— start —

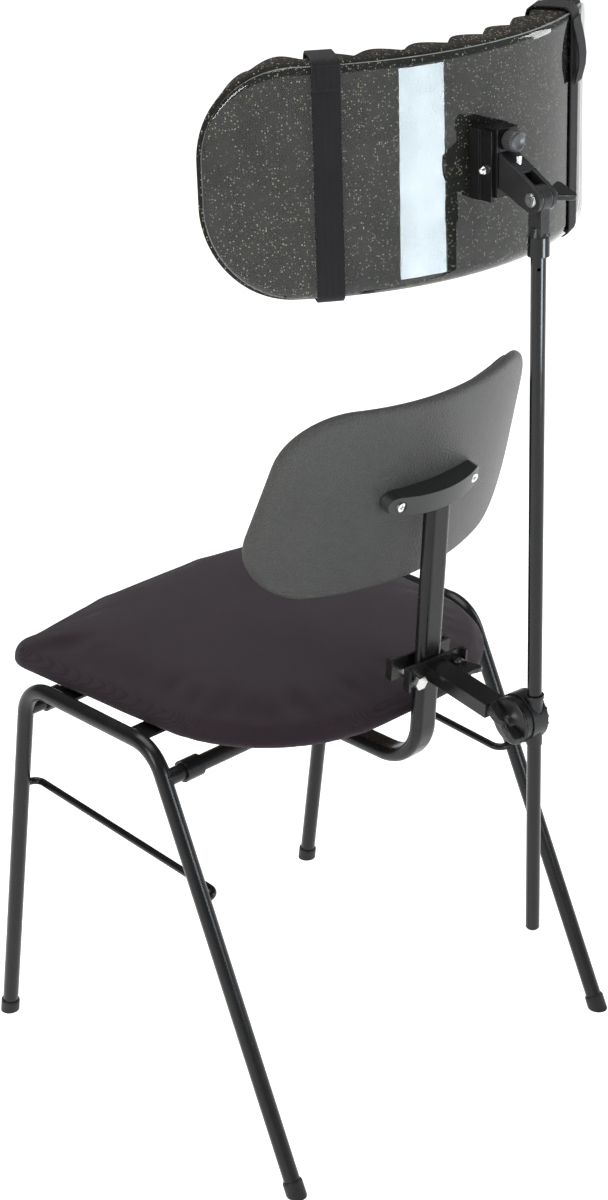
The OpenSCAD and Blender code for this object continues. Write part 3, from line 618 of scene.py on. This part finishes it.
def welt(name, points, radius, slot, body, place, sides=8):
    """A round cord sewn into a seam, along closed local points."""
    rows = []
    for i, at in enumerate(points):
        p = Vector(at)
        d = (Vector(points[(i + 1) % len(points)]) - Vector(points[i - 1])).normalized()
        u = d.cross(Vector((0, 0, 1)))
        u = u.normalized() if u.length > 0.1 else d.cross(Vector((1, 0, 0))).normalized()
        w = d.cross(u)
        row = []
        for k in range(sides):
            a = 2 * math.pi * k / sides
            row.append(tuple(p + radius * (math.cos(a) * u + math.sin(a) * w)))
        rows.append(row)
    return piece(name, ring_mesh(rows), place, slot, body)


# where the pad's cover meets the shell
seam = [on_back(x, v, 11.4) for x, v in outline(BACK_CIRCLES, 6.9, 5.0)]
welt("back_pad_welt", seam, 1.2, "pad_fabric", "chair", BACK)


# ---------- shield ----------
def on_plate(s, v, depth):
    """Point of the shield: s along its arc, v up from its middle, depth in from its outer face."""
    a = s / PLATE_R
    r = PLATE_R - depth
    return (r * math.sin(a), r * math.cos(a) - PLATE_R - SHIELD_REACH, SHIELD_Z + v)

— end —
— start —

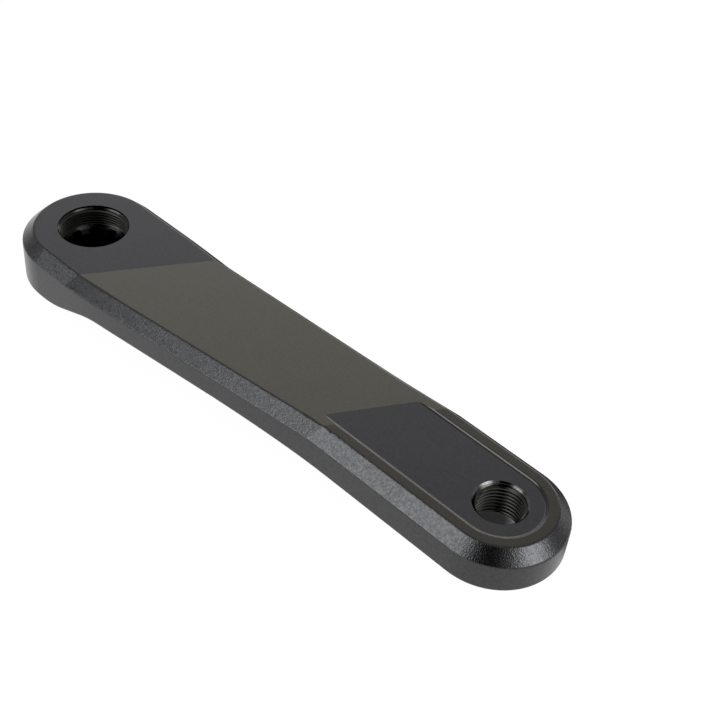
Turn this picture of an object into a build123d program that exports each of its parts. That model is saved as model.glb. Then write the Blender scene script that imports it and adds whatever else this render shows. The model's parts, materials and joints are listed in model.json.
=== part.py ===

— end —

[SET TASK]
Return only the stretch of the material above from the line holding "The OpenSCAD and" through the line holding "return piece(name, ring_mesh(rows), place, slot, body)", copied exactly.

[CORRECT OUTPUT]
The OpenSCAD and Blender code for this object continues. Write part 3, from line 618 of scene.py on. This part finishes it.
def welt(name, points, radius, slot, body, place, sides=8):
    """A round cord sewn into a seam, along closed local points."""
    rows = []
    for i, at in enumerate(points):
        p = Vector(at)
        d = (Vector(points[(i + 1) % len(points)]) - Vector(points[i - 1])).normalized()
        u = d.cross(Vector((0, 0, 1)))
        u = u.normalized() if u.length > 0.1 else d.cross(Vector((1, 0, 0))).normalized()
        w = d.cross(u)
        row = []
        for k in range(sides):
            a = 2 * math.pi * k / sides
            row.append(tuple(p + radius * (math.cos(a) * u + math.sin(a) * w)))
        rows.append(row)
    return piece(name, ring_mesh(rows), place, slot, body)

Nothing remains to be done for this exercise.